**EXERCISE GOAL:**
Will you return, word for word, only the lines from the top of the data below down to and including the one with "rib_wall = 1.5"?

★ ★ ★ ★

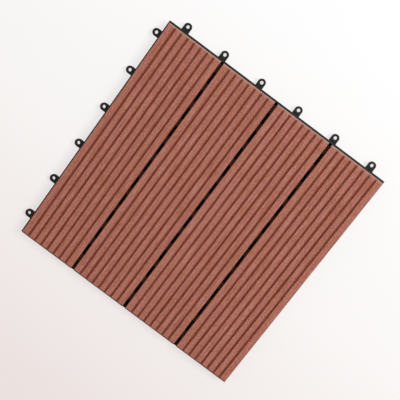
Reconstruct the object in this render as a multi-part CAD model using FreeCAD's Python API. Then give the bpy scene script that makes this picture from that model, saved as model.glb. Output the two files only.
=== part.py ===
"""Interlocking deck tile: four grooved composite slats screwed onto one moulded plastic base.

Millimetres. +Z is up and the tile lies flat. The origin is the middle of the slat field, on the ground.
The slats run along Y. The base carries loops on its -X and +Y sides. On its +X and -Y sides there is a
roofed bay for each loop of the next tile, with a peg hanging in it: this tile is lowered onto those loops.
"""

import FreeCAD
import Part
import os

# Slat field
tile_size = 300.0
slat_count = 4
slat_gap = 4.0
slat_thickness = 10.0
slat_top_round = 0.9
slat_foot_round = 0.3
end_chamfer = 2.0

# Grooves along the top of each slat
groove_count = 7
groove_width = 2.6
groove_depth = 1.5
groove_lip_round = 0.35
groove_floor_round = 0.4

# Base lattice: closed cells under flat straps
base_height = 12.0
strap_thickness = 2.0
cell_rows = 11
cell_size = 15.0
cell_wall = 1.5
cell_floor = 1.5
grid_shift = 3.0
drain_width = 3.0
drain_length = 6.0
drain_margin = 1.0

# Rim, a little proud of the slats, with a lip round the slats' feet
rim_wall = 2.0
rim_reach = 2.1
rim_slot = 3.0
lip_height = 4.0
lip_play = 0.2
lip_round = 0.5
joint_play = 0.8

# Loops, and the bays and pegs that take the loops of the next tile
loop_count = 6
loop_inset = 19.0
loop_shift = 1.3
loop_offset = 8.1
loop_width = 9.4
loop_hole = 4.0
loop_bottom = 4.6
loop_thickness = 3.8
gusset_run = 2.3
gusset_drop = 1.0
peg_play = 0.3
peg_reach = 0.6
peg_taper = 0.6
bay_side_play = 0.6
bay_head_play = 0.5
bay_roof = 1.6
bay_wall = 1.5
rib_count = 2
rib_wall = 1.5

# Screws that hold the slats down
screw_edge = 5.0
screw_shank = 3.4
screw_play = 0.05
screw_hole_play = 0.3
screw_head = 6.0
screw_head_height = 2.4
screw_head_lip = 0.9
screw_dome = 4.4
screw_head_play = 0.25
screw_cover = 1.4
screw_tip = 1.6
screw_tip_flat = 0.6
pilot_extra = 0.6
drive_width = 0.9
drive_span = 3.6
drive_depth = 1.2

# Worked out from the sizes above
half_tile = tile_size / 2
slat_width = (tile_size - (slat_count - 1) * slat_gap) / slat_count
slat_pitch = slat_width + slat_gap
groove_pitch = slat_width / (groove_count + 1)
slat_top = base_height + slat_thickness
cell_pitch = tile_size / (cell_rows + 1)
strap_width = cell_pitch - cell_size
strap_bottom = base_height - strap_thickness
gully_width = strap_width - 2 * cell_wall
near_grid = (cell_rows * cell_pitch + strap_width) / 2 - grid_shift
loop_face = half_tile + rim_reach
far_grid = loop_face - rim_wall - rim_slot
peg_face = half_tile + slat_gap - rim_reach - joint_play
loop_pitch = (tile_size - 2 * loop_inset) / (loop_count - 1)
loop_top = loop_bottom + loop_thickness
loop_centre = half_tile + loop_offset
peg_centre = half_tile + slat_gap - loop_offset
peg_radius = loop_hole / 2 - peg_play
bay_half = loop_width / 2 + bay_side_play
bay_top = loop_top + bay_head_play
pilot_top = slat_top - groove_depth - screw_cover
screw_end = pilot_top - pilot_extra

# How far a cutting solid reaches past the face that it opens
past = 1.0


def box(x0, x1, y0, y1, z0, z1):
    return Part.makeBox(x1 - x0, y1 - y0, z1 - z0, FreeCAD.Vector(x0, y0, z0))


def upright_cylinder(radius, x, y, z0, z1):
    return Part.makeCylinder(radius, z1 - z0, FreeCAD.Vector(x, y, z0))


def upright_cone(low_radius, high_radius, x, y, z0, z1):
    return Part.makeCone(low_radius, high_radius, z1 - z0, FreeCAD.Vector(x, y, z0))


def prism(points, direction):
    corners = [FreeCAD.Vector(*point) for point in points]
    wire = Part.makePolygon(corners + [corners[0]])
    return Part.Face(wire).extrude(FreeCAD.Vector(*direction))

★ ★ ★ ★

**EXPECTED ANSWER:**
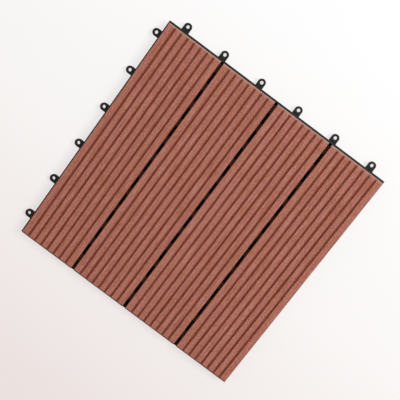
Reconstruct the object in this render as a multi-part CAD model using FreeCAD's Python API. Then give the bpy scene script that makes this picture from that model, saved as model.glb. Output the two files only.
=== part.py ===
"""Interlocking deck tile: four grooved composite slats screwed onto one moulded plastic base.

Millimetres. +Z is up and the tile lies flat. The origin is the middle of the slat field, on the ground.
The slats run along Y. The base carries loops on its -X and +Y sides. On its +X and -Y sides there is a
roofed bay for each loop of the next tile, with a peg hanging in it: this tile is lowered onto those loops.
"""

import FreeCAD
import Part
import os

# Slat field
tile_size = 300.0
slat_count = 4
slat_gap = 4.0
slat_thickness = 10.0
slat_top_round = 0.9
slat_foot_round = 0.3
end_chamfer = 2.0

# Grooves along the top of each slat
groove_count = 7
groove_width = 2.6
groove_depth = 1.5
groove_lip_round = 0.35
groove_floor_round = 0.4

# Base lattice: closed cells under flat straps
base_height = 12.0
strap_thickness = 2.0
cell_rows = 11
cell_size = 15.0
cell_wall = 1.5
cell_floor = 1.5
grid_shift = 3.0
drain_width = 3.0
drain_length = 6.0
drain_margin = 1.0

# Rim, a little proud of the slats, with a lip round the slats' feet
rim_wall = 2.0
rim_reach = 2.1
rim_slot = 3.0
lip_height = 4.0
lip_play = 0.2
lip_round = 0.5
joint_play = 0.8

# Loops, and the bays and pegs that take the loops of the next tile
loop_count = 6
loop_inset = 19.0
loop_shift = 1.3
loop_offset = 8.1
loop_width = 9.4
loop_hole = 4.0
loop_bottom = 4.6
loop_thickness = 3.8
gusset_run = 2.3
gusset_drop = 1.0
peg_play = 0.3
peg_reach = 0.6
peg_taper = 0.6
bay_side_play = 0.6
bay_head_play = 0.5
bay_roof = 1.6
bay_wall = 1.5
rib_count = 2
rib_wall = 1.5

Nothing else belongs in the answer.